Rondom waterstof woedt momenteel een richtingenstrijd: eerst blauw en daarna groen, of meteen groen. Wat vindt u?
“Voor ons is het een en-en-verhaal, ook in de tijd gezien. Het is dus niet zo dat we ons eerst alleen op blauw richten en daarna pas op groen. Maar je moet wel van de realiteit uitgaan. Als we nu de CO₂ kunnen terugdringen met blauwe projecten, zoals H-vision in de Rotterdamse haven, dan betekent dat een keiharde reductie voor onze klimaatdoelstelling. Bovendien: de infrastructuur die daar wordt ontwikkeld is kleurenblind; je kunt die ook gebruiken voor groene waterstof. Het alternatief is, als dit niet zou doen, dat je veel CO₂ de lucht in blaast.
“Het Klimaatakkoord gaat uit van 3 GW in 2030, dat is niet voor de poes”
“Dat neemt niet weg dat er nu ook al hard wordt gewerkt aan groene projecten. Het Klimaatakkoord gaat uit van 3 GW in 2030, dat is niet voor de poes. En als we dan na 2030 ook nog eens meer wind kunnen oogsten… er is bijna geen enkel land dat dit doet.”

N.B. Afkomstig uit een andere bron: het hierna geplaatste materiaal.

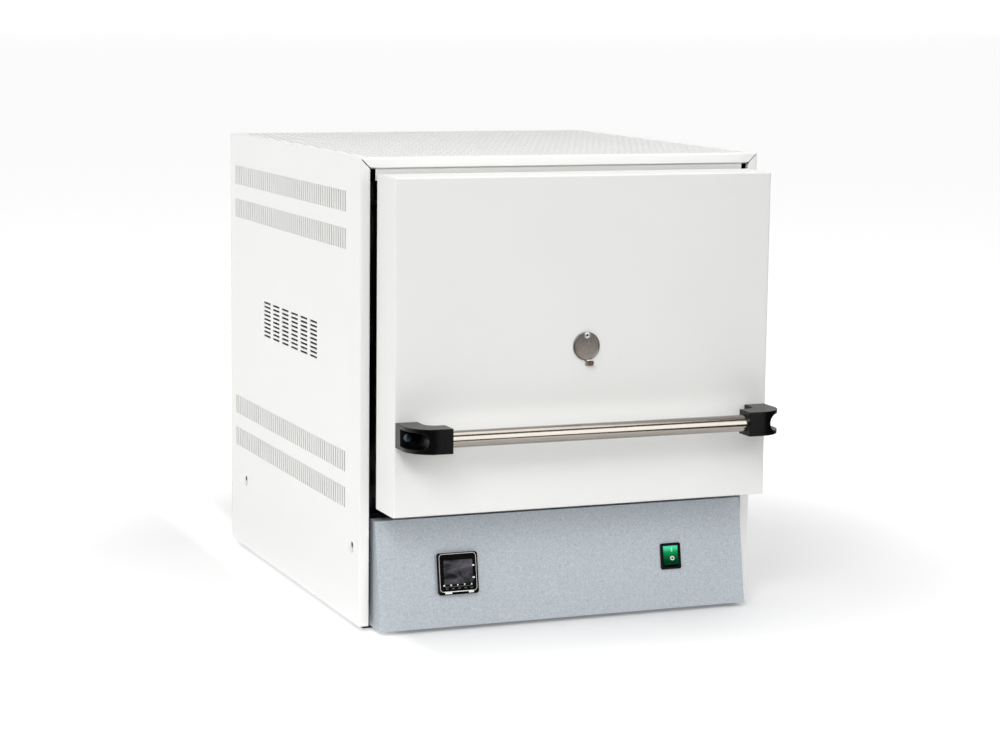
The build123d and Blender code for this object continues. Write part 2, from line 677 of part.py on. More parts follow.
with BuildPart() as right_pivot_bracket:
    mirror(left_pivot_bracket.part, about=Plane.YZ)
save(right_pivot_bracket, "right_pivot_bracket")

# Square plastic bearings that the cross shaft turns in
with BuildPart() as shaft_bearings:
    bearing_seat((-BEARING_X[1], -ARM_X[1] - 0.2))
    rod_x(SHAFT_R + 0.05, UPPER[0], UPPER[1], (-BEARING_X[1], -ARM_X[1] - 0.2), Mode.SUBTRACT)
    mirror(about=Plane.YZ)
save(shaft_bearings, "shaft_bearings")

# Fixed pins that the lower arms swing on
with BuildPart() as lower_pivot_pins:
    rod_x(PIN_R, LOWER[0], LOWER[1], (-BEARING_X[0], -ARM_X[0]))
    mirror(about=Plane.YZ)
save(lower_pivot_pins, "lower_pivot_pins")

# Swing arms: flat bars with round ends; both upper arms are fast on the cross shaft


def swing_arm(top, width, top_hole, foot_hole):
    """One flat bar hanging from its fixed pivot, on the left side."""
    with BuildPart() as bar:
        with BuildSketch(Plane.YZ.offset(-ARM_X[1])):
            with Locations((top[0], top[1] - ARM_L / 2)):
                SlotCenterToCenter(ARM_L, width, rotation=90)
            with Locations(top):
                Circle(top_hole, mode=Mode.SUBTRACT)
            with Locations((top[0], top[1] - ARM_L)):
                Circle(foot_hole, mode=Mode.SUBTRACT)
        extrude(amount=ARM_T)
    return bar


left_upper_arm = swing_arm(UPPER, UPPER_ARM_W, SHAFT_R, PIN_R + 0.05)
save(left_upper_arm, "left_upper_arm")

with BuildPart() as right_upper_arm:
    mirror(left_upper_arm.part, about=Plane.YZ)
save(right_upper_arm, "right_upper_arm")

with BuildPart() as cross_shaft:
    rod_x(SHAFT_R, UPPER[0], UPPER[1], (-BEARING_X[1] - 3.0, BEARING_X[1] + 3.0))
save(cross_shaft, "cross_shaft")

left_lower_arm = swing_arm(LOWER, LOWER_ARM_W, PIN_R + 0.05, PIN_R + 0.3)
save(left_lower_arm, "left_lower_arm")

with BuildPart() as right_lower_arm:
    mirror(left_lower_arm.part, about=Plane.YZ)
save(right_lower_arm, "right_lower_arm")

# Door shell: a deep folded tray with softly rounded edges, open at the back
TUBE_R = 10.0
TUBE_BORE = 7.5
HANDLE_SCREW_X = DOOR_W / 2 - 9.0
with BuildPart() as door_shell:
    block((-DOOR_W / 2, DOOR_W / 2), (DOOR_FACE, DOOR_BACK), DOOR_Z)
    fillet(door_shell.faces().sort_by(Axis.Y)[0].edges(), BEND_R)
    block(
        (-DOOR_W / 2 + SHEET, DOOR_W / 2 - SHEET),
        (DOOR_FACE + SHEET, DOOR_BACK),
        (DOOR_Z[0] + SHEET, DOOR_Z[1] - SHEET),
        Mode.SUBTRACT,
    )
    rod_y(TUBE_R, 0, CENTRE, (DOOR_FACE, DOOR_FACE + SHEET), Mode.SUBTRACT)
save(door_shell, "door_shell")

# Door hinge plates: they reach back from the shell's sides to the arms' moving ends
with BuildPart() as hinge_plates:
    with BuildSketch(Plane.YZ.offset(-HINGE_X[1])):
        with BuildLine():
            Polyline(
                (DOOR_FACE + 20.0, UPPER_END[1] + 14.0),
                (UPPER_END[0] + 10.0, UPPER_END[1] + 14.0),
                (LOWER_END[0] + 11.0, LOWER_END[1] + 14.0),
                (LOWER_END[0] + 11.0, LOWER_END[1] - 14.0),
                (DOOR_FACE + 20.0, LOWER_END[1] - 14.0),
                close=True,
            )
        make_face()
    extrude(amount=HINGE_X[1] - HINGE_X[0])
    mirror(about=Plane.YZ)
save(hinge_plates, "hinge_plates")

# Pins welded to the hinge plates, which the moving ends of the arms turn on
with BuildPart() as door_pivot_pins:
    for end in (UPPER_END, LOWER_END):
        rod_x(PIN_R, *end, (-ARM_X[1] - 0.1, -HINGE_X[1]))
    mirror(about=Plane.YZ)
save(door_pivot_pins, "door_pivot_pins")

# Door lining: stainless back plate, fibre slab inside and the plug that closes the mouth
LINING_X = HINGE_X[0] - 0.1
PLUG_X = 140.0
PLUG_Z = (CENTRE - 95.0, CENTRE + 95.0)
PLUG_BACK = COLLAR_FRONT - 0.6
with BuildPart() as door_inner_plate:
    block((-LINING_X, LINING_X), (DOOR_BACK - SHEET, DOOR_BACK), (DOOR_Z[0] + SHEET, DOOR_Z[1] - SHEET))
    rod_y(TUBE_R, 0, CENTRE, (DOOR_BACK - SHEET, DOOR_BACK), Mode.SUBTRACT)
save(door_inner_plate, "door_inner_plate")

with BuildPart() as door_insulation:
    block(
        (-LINING_X, LINING_X),
        (DOOR_FACE + SHEET + 4.0, DOOR_BACK - SHEET),
        (DOOR_Z[0] + SHEET, DOOR_Z[1] - SHEET),
    )
    rod_y(TUBE_R, 0, CENTRE, (DOOR_FACE, DOOR_BACK), Mode.SUBTRACT)
save(door_insulation, "door_insulation")

with BuildPart() as door_plug:
    with BuildSketch(Plane.XZ.offset(-DOOR_BACK)):
        with Locations((0, CENTRE)):
            Rectangle(2 * PLUG_X, PLUG_Z[1] - PLUG_Z[0])
            Circle(TUBE_R, mode=Mode.SUBTRACT)
    extrude(amount=-(PLUG_BACK - DOOR_BACK))
    chamfer(door_plug.faces().sort_by(Axis.Y)[-1].outer_wire().edges(), 6.0)
save(door_plug, "door_plug")

# Peephole: a tube through the door, with a hanging cover disc on a rivet
COVER_R = 16.2
COVER_SIDES = 48
COVER_T = 1.5
RIVET_UP = 12.6
RIVET_Z = CENTRE + RIVET_UP
COVER_BACK = DOOR_FACE - 0.7
TAB_H = 6.3
TAB_OUT = 5.2
with BuildPart() as peephole_tube:
    rod_y(TUBE_R, 0, CENTRE, (DOOR_FACE, PLUG_BACK))
    rod_y(TUBE_BORE, 0, CENTRE, (DOOR_FACE, PLUG_BACK), Mode.SUBTRACT)
save(peephole_tube, "peephole_tube")

with BuildPart() as peephole_rivet:
    with BuildSketch(Plane.XZ.offset(-DOOR_FACE)):
        with Locations((0, RIVET_Z)):
            RegularPolygon(2.0, SCREW_SIDES)
    extrude(amount=COVER_T + 1.0)
    with BuildSketch(Plane.XZ.offset(-DOOR_FACE + COVER_T + 1.0)):
        with Locations((0, RIVET_Z)):
            RegularPolygon(3.6, SCREW_SIDES)
    extrude(amount=1.0)
save(peephole_rivet, "peephole_rivet")

with BuildPart() as peephole_cover:
    with BuildSketch(Plane.XZ.offset(-COVER_BACK)):
        with Locations((0, CENTRE)):
            RegularPolygon(COVER_R, COVER_SIDES)
        with Locations((1.3, CENTRE - COVER_R - TAB_H / 2 + 1.5)):
            Rectangle(3.4, TAB_H + 3.0)
        with Locations((0, RIVET_Z)):
            Circle(2.08, mode=Mode.SUBTRACT)
    extrude(amount=COVER_T)
    with BuildSketch(Plane.XY.offset(CENTRE - COVER_R - TAB_H)):
        with BuildLine():
            Polyline(
                (1.0, COVER_BACK),
                (1.0, COVER_BACK - COVER_T),
                (2.4, COVER_BACK - COVER_T),
                (2.4 + TAB_OUT, COVER_BACK - COVER_T - TAB_OUT),
                (2.4 + TAB_OUT + 1.1, COVER_BACK - COVER_T - TAB_OUT + 1.1),
                (3.1, COVER_BACK),
                close=True,
            )
        make_face()
    extrude(amount=TAB_H)
save(peephole_cover, "peephole_cover")

# Handle: a steel tube in two moulded brackets, each curved round its outer corner
BRACKET_X = DOOR_W / 2 - 1.5
SOCKET_X = DOOR_W / 2 - BRACKET_L
FOOT_END = DOOR_W / 2 - 27.5
ARM_BACK = 30.0
FOOT_OUT = 24.0
CURVE_W = 30.0
POCKET_FLOOR = 16.0
POCKET_H = 19.0
with BuildPart() as handle_brackets:
    with BuildSketch(Plane.XY.offset(HANDLE_Z - BRACKET_H / 2)) as bracket_plan:
        with BuildLine():
            Polyline(
                (SOCKET_X, DOOR_FACE - ARM_BACK),
                (FOOT_END, DOOR_FACE - ARM_BACK),
                (FOOT_END, DOOR_FACE),
                (BRACKET_X, DOOR_FACE),
                (BRACKET_X, DOOR_FACE - FOOT_OUT),
            )
            EllipticalCenterArc(
                (BRACKET_X - CURVE_W, DOOR_FACE - FOOT_OUT),
                x_radius=CURVE_W,
                y_radius=BRACKET_OUT - FOOT_OUT,
                start_angle=270,
                arc_size=90,
            )
            Polyline(
                (BRACKET_X - CURVE_W, DOOR_FACE - BRACKET_OUT),
                (SOCKET_X, DOOR_FACE - BRACKET_OUT),
                (SOCKET_X, DOOR_FACE - ARM_BACK),
            )
        make_face()
        fillet(bracket_plan.vertices().sort_by_distance((FOOT_END, DOOR_FACE - ARM_BACK, 0))[0], 12.0)
    extrude(amount=BRACKET_H)
    with BuildSketch(Plane.XZ.offset(-DOOR_FACE + POCKET_FLOOR)):
        with Locations((DOOR_W / 2 + 9.5, HANDLE_Z)):
            SlotOverall(2 * 31.0, POCKET_H)
    extrude(amount=BRACKET_OUT, mode=Mode.SUBTRACT)
    socket = (SOCKET_X, SOCKET_X + 22.0)
    rod_x(HANDLE_R + 0.02, DOOR_FACE - HANDLE_OUT, HANDLE_Z, socket, Mode.SUBTRACT)
    mirror(about=Plane.YZ)
save(handle_brackets, "handle_brackets")

with BuildPart() as handle_tube:
    rod_x(HANDLE_R, DOOR_FACE - HANDLE_OUT, HANDLE_Z, (-SOCKET_X - 22.0, SOCKET_X + 22.0))
    rod_x(
        HANDLE_R - HANDLE_WALL,
        DOOR_FACE - HANDLE_OUT,
        HANDLE_Z,
        (-SOCKET_X - 22.0, SOCKET_X + 22.0),
        Mode.SUBTRACT,
    )
save(handle_tube, "handle_tube")

with BuildPart() as handle_screws:
    with BuildSketch(Plane.XZ.offset(-DOOR_FACE + POCKET_FLOOR)):
        with Locations((HANDLE_SCREW_X, HANDLE_Z), (-HANDLE_SCREW_X, HANDLE_Z)):
            RegularPolygon(4.6, SCREW_SIDES)
    extrude(amount=3.0)
save(handle_screws, "handle_screws")
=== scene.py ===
# %% [markdown]
# # A bench muffle furnace, dressed for its picture
#
# The furnace's solids come ready from the frame, with the joints of its lifting door. This lesson
# gives them their finishes, and adds what is too fine for the solids: the full rows of slots in
# the sides, the pierced top, the marks on the controller and the switch, and the bright rims of
# the peephole.

import json
from math import atan2, cos, pi, radians, sin

import bmesh
import bpy
import numpy as np
from mathutils import Matrix, Vector


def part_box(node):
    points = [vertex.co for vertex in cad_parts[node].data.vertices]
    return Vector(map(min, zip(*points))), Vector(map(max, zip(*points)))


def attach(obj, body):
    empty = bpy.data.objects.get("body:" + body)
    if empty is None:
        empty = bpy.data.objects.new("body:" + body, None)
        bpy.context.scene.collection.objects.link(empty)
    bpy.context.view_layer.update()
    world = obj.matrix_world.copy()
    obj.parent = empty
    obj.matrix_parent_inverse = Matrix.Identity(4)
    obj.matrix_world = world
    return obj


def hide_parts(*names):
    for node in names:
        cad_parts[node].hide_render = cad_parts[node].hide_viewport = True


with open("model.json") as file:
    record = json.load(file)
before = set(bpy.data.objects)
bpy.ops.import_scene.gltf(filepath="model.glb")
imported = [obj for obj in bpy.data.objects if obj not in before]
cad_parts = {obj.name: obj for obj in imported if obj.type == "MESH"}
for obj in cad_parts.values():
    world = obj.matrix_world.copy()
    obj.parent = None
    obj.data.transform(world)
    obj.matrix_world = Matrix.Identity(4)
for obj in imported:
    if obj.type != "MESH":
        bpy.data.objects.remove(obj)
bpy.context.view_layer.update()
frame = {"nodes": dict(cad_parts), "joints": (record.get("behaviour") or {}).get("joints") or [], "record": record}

# %% [markdown]
# ## Sizes read from the frame
#
# The cabinet's outline, the sheet's thickness and the slope of the control panel could be typed
# in again, but then they would drift apart from the solids. They are measured on the nodes
# instead, so each new piece sits exactly where its solid is.

# %% Measure the cabinet and the control panel
MM = 0.001
panel_low, panel_high = (np.array(corner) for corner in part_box("left_side_panel"))
SIDE_X = -panel_low[0]
FRONT_Y = panel_low[1]
SIDE_REAR_Y = panel_high[1]
BASE_Z = panel_low[2]
TOP_Z = panel_high[2]
SHEET = 1.2 * MM
FLANGE = 12 * MM
LIP = 10 * MM
REAR_FLANGE = 18 * MM
BEND_R = 2.0 * MM

joints = {joint["name"]: joint for joint in frame["joints"]}
PANEL_OUT = -np.array(joints["key_1_press"]["axis"], float)
PANEL_RIGHT = np.array((1.0, 0.0, 0.0))
PANEL_UP = np.cross(PANEL_OUT, PANEL_RIGHT)


def node_points(name):
    """All corners of one solid, as rows of x, y, z."""
    mesh = frame["nodes"][name].data
    points = np.empty(3 * len(mesh.vertices), np.float32)
    mesh.vertices.foreach_get("co", points)
    return points.reshape(-1, 3).astype(float)


def face_centre(name, out, right, up):
    """The middle of a solid's outermost face: half way along right and up, furthest along out."""
    points = node_points(name)
    along = [points @ axis for axis in (right, up, out)]
    middle = [(values.min() + values.max()) / 2 for values in along]
    return right * middle[0] + up * middle[1] + out * along[2].max()


print("cabinet:", np.round([2 * SIDE_X, SIDE_REAR_Y - FRONT_Y, TOP_Z - BASE_Z], 4))
print("panel leans", round(float(np.degrees(np.arcsin(PANEL_OUT[2]))), 2), "degrees")

# %% [markdown]
# ## A piece from a grid of points
#
# A mesh could be built face by face with bmesh, but the surfaces here are all formulas on grids.
# It is shorter to compute every corner at once with numpy and hand the arrays to the mesh.

# %% Helpers that turn arrays into a piece
def make_piece(name, points, faces, material, body, smooth=False):
    """A mesh object at the origin from corner points and lists of faces, riding on its body."""
    mesh = bpy.data.meshes.new(name)
    mesh.from_pydata(np.asarray(points).tolist(), [], [list(map(int, face)) for face in faces])
    mesh.materials.append(material)
    mesh.shade_flat()
    if smooth:
        mesh.shade_smooth()
        mesh.set_sharp_from_angle(angle=radians(30))
    piece = bpy.data.objects.new(name, mesh)
    bpy.context.scene.collection.objects.link(piece)
    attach(piece, body)
    print(name, "faces:", len(mesh.polygons))
    return piece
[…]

Kunnen we de benodigde opschaling bereiken als waterstof niet of nauwelijks wordt gestimuleerd via de SDE++? Op basis van berekeningen van het PBL lijkt het erop dat andere CO₂-reducerende technieken voorrang gaan krijgen.
“Voor blauw is SDE++ denk ik wel mogelijk, maar voor groen wordt het een ingewikkeld verhaal. Daar staat tegenover dat de minister duidelijk heeft gezegd dat het ook op een andere manier gestimuleerd kan worden; daar zijn we nu hard mee bezig. Het is onze taak daar voor te zorgen, men kan ervan uitgaan dat wij er alles aan zullen doen om de ambities te faciliteren. Dat zal allemaal niet recht toe, recht aan zijn, het zijn echt nieuw value chains. Maar met onze gasinfrastructuur zijn wij uniek gepositioneerd. In de jaren zestig hebben we in korte tijd over het hele land aardgas uitgerold. Het zou mij niet verbazen als we met waterstof hetzelfde kunnen doen.”